### EXERCISE OBJECTIVE:
Please restate, exactly as written, the lines running from the beginning of the material through the line that has "head and tripod." in it.

### GIVEN DATA:
Begin

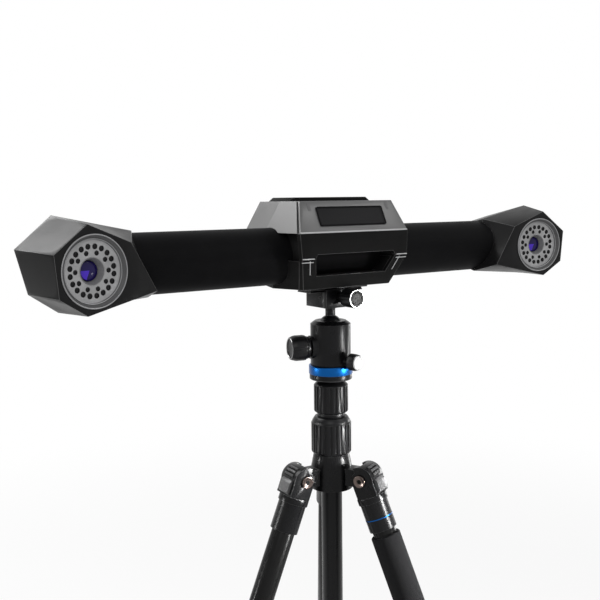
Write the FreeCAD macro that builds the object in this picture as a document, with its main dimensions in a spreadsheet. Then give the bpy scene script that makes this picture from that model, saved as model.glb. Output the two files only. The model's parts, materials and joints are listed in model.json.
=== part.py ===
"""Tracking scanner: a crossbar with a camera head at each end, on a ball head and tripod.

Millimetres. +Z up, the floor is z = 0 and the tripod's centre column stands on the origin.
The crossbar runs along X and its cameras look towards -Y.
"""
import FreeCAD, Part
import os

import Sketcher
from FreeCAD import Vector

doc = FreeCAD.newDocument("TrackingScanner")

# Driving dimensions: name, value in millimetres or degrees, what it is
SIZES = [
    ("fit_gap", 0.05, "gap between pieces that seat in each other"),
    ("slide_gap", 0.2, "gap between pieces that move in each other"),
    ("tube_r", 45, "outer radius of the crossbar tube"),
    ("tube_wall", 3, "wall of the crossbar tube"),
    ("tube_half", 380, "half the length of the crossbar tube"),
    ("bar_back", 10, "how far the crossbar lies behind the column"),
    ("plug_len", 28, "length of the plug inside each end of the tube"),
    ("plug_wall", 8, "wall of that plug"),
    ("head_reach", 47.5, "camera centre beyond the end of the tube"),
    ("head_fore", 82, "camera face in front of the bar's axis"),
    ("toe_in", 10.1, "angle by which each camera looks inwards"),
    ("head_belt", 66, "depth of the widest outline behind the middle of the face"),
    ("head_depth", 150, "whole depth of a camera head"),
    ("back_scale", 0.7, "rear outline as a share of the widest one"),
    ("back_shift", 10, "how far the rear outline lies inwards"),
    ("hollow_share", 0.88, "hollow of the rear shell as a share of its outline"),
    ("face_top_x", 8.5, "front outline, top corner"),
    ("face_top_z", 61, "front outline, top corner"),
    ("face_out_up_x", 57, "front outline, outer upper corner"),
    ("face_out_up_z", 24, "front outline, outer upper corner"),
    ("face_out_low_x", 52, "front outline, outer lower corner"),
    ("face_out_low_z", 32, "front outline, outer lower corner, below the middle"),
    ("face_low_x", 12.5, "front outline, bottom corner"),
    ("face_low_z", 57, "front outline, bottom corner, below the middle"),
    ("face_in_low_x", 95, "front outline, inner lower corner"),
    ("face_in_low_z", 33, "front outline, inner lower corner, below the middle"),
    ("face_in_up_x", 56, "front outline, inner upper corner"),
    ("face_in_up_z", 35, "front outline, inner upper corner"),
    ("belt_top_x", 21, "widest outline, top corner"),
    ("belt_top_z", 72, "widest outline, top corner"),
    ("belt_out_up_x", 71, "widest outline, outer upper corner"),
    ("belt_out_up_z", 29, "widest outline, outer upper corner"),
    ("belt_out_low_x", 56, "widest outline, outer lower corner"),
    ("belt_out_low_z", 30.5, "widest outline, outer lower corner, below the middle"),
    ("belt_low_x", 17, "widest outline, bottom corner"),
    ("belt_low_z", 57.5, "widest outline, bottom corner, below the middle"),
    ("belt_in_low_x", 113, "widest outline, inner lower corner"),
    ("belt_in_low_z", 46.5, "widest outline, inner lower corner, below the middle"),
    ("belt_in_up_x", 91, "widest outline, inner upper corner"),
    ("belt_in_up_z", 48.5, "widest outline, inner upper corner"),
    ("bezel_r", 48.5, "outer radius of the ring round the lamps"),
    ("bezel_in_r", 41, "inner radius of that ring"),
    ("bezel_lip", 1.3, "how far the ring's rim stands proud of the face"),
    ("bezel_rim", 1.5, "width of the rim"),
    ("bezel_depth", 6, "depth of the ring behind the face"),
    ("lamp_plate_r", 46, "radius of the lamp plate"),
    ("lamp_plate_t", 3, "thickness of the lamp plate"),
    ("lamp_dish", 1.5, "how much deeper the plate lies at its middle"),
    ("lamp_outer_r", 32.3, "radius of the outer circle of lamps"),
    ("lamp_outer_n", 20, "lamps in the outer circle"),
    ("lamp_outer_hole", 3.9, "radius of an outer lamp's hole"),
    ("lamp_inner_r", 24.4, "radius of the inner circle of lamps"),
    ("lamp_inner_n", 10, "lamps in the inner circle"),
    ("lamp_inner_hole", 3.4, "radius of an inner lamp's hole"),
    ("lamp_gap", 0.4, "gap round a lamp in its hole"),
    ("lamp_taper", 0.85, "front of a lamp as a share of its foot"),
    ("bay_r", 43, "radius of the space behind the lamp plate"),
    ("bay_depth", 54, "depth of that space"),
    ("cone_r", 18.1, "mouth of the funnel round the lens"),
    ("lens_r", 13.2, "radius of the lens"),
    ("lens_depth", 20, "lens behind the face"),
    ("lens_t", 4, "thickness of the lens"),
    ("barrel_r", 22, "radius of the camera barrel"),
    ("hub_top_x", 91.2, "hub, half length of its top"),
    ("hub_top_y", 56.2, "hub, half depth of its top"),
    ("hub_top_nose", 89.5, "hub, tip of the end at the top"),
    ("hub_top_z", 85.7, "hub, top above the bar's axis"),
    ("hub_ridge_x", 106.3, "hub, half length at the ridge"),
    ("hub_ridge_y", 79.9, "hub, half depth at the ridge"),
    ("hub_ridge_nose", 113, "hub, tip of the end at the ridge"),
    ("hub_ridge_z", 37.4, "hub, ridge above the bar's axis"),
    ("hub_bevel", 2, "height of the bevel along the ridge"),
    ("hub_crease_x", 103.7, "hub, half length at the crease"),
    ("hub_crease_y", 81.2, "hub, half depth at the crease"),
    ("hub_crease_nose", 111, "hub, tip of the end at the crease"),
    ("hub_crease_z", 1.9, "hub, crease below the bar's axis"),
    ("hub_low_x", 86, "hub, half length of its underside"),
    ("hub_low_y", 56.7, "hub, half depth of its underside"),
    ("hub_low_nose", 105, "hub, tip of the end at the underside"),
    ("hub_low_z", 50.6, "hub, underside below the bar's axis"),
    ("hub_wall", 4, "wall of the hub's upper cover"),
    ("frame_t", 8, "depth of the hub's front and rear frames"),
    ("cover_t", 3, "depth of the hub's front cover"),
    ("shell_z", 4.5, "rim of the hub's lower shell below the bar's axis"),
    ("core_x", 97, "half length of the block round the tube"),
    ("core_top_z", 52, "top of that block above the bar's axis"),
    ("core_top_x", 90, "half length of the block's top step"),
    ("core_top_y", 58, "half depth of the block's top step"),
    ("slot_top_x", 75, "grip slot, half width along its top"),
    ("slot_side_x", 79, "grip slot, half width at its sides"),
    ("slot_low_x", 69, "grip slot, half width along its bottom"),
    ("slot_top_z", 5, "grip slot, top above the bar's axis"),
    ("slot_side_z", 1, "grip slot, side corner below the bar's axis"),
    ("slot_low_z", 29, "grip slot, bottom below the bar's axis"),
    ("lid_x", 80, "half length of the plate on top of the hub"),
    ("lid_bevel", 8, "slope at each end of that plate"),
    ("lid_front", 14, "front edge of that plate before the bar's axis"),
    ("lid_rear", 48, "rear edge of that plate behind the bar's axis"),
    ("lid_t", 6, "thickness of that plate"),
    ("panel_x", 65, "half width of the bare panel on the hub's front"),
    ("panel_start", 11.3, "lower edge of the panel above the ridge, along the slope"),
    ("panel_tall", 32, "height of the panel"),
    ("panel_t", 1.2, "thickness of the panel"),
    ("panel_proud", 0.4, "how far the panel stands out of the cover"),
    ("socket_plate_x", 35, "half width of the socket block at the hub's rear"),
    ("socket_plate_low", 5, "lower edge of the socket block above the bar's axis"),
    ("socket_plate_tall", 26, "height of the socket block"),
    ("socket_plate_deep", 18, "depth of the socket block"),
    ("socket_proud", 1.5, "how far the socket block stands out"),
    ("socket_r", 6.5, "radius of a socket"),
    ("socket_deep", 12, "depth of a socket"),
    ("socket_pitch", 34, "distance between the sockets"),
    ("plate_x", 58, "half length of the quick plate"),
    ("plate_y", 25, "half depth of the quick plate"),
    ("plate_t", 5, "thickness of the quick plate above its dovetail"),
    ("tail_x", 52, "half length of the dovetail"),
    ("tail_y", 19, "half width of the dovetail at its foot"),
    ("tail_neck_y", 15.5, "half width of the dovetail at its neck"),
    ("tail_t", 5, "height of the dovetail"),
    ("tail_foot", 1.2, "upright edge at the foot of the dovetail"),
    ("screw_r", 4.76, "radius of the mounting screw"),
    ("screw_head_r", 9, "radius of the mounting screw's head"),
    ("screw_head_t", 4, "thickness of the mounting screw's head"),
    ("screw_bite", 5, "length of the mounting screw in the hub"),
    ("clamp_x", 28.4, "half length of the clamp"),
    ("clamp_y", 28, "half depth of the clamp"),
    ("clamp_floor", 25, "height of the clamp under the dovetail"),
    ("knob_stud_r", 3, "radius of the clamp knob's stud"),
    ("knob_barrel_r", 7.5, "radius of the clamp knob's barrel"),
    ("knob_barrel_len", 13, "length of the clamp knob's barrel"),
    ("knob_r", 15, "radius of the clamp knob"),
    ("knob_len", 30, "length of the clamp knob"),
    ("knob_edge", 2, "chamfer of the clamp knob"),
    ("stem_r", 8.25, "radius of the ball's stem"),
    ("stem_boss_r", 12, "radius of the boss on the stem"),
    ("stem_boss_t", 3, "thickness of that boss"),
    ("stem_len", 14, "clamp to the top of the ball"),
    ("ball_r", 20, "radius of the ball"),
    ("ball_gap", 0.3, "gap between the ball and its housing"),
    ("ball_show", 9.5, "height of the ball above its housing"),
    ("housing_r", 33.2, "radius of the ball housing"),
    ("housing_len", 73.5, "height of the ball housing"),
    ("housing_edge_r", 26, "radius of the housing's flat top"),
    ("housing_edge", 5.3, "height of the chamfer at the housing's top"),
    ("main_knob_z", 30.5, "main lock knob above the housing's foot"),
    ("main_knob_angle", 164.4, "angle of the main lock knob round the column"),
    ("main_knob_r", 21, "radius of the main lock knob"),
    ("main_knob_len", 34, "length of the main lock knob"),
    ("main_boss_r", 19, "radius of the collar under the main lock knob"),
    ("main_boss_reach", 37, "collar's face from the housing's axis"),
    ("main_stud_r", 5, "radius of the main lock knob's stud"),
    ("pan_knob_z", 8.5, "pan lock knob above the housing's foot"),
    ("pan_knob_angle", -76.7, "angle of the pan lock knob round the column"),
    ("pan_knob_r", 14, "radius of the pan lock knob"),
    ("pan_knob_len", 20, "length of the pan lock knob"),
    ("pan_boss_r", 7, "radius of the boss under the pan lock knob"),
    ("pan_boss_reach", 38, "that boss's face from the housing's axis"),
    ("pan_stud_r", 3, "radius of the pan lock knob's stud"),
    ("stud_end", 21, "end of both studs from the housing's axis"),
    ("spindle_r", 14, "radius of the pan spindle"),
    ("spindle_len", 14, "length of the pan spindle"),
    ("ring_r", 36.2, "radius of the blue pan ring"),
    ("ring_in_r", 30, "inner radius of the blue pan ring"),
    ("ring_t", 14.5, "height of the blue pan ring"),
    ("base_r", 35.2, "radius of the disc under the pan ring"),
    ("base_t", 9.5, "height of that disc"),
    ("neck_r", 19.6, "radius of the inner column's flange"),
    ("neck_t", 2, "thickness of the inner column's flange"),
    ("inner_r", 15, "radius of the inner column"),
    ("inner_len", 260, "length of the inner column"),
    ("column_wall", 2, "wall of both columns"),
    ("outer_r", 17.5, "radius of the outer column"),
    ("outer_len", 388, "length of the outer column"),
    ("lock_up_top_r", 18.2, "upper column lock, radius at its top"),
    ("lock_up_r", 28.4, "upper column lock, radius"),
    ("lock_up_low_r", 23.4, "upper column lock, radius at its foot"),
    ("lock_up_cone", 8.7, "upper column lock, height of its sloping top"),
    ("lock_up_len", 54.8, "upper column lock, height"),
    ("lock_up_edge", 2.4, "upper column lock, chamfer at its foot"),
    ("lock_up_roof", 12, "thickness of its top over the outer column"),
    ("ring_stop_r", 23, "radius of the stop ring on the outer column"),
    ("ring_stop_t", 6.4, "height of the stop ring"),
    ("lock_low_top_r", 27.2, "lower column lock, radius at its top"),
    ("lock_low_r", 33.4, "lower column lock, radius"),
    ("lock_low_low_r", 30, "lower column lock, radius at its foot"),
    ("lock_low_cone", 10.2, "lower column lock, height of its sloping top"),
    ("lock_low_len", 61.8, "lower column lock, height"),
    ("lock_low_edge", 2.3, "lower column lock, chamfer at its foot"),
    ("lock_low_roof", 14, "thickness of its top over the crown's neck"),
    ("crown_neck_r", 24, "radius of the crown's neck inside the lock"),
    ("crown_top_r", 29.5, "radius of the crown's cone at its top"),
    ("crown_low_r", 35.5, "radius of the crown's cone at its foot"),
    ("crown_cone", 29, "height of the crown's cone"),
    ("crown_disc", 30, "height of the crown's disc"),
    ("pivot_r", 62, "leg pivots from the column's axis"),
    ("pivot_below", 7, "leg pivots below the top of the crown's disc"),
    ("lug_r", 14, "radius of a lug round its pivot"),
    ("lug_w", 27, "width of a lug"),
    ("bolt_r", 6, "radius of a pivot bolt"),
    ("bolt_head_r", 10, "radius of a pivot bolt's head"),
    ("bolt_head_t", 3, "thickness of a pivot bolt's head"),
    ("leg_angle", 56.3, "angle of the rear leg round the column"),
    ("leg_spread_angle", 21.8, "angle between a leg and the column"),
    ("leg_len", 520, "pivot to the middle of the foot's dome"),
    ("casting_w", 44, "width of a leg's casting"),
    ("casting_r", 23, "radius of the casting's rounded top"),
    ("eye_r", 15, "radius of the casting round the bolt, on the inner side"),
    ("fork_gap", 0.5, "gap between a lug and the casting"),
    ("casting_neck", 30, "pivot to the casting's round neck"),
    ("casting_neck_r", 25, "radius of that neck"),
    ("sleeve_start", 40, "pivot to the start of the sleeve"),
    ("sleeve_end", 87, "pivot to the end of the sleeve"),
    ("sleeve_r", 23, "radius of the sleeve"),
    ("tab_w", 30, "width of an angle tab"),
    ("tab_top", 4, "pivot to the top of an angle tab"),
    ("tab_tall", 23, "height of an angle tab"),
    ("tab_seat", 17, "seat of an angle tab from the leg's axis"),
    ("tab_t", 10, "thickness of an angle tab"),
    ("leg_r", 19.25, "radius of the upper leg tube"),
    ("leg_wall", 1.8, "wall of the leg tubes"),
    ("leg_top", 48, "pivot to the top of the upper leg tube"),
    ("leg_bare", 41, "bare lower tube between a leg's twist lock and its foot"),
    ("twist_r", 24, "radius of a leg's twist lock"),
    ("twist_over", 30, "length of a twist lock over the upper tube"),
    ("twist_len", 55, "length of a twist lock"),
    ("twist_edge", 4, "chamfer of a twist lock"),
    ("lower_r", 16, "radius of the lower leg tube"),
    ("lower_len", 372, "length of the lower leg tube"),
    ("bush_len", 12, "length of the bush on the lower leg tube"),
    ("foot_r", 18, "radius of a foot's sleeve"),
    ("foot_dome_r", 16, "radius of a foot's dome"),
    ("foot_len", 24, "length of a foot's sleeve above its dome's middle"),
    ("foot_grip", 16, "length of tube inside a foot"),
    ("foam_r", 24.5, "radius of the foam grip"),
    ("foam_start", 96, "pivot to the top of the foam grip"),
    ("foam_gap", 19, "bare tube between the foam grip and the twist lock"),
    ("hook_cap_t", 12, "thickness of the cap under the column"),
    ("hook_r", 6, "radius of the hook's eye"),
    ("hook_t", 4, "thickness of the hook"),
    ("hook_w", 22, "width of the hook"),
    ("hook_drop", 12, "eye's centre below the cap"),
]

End

### EXPECTED ANSWER:
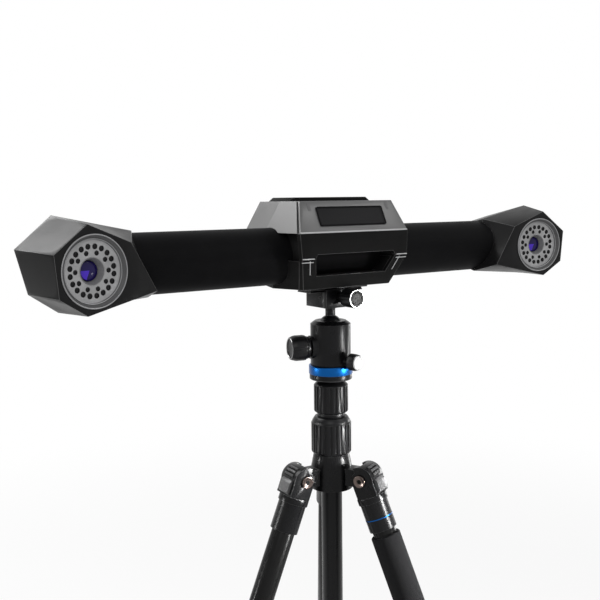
Write the FreeCAD macro that builds the object in this picture as a document, with its main dimensions in a spreadsheet. Then give the bpy scene script that makes this picture from that model, saved as model.glb. Output the two files only. The model's parts, materials and joints are listed in model.json.
=== part.py ===
"""Tracking scanner: a crossbar with a camera head at each end, on a ball head and tripod.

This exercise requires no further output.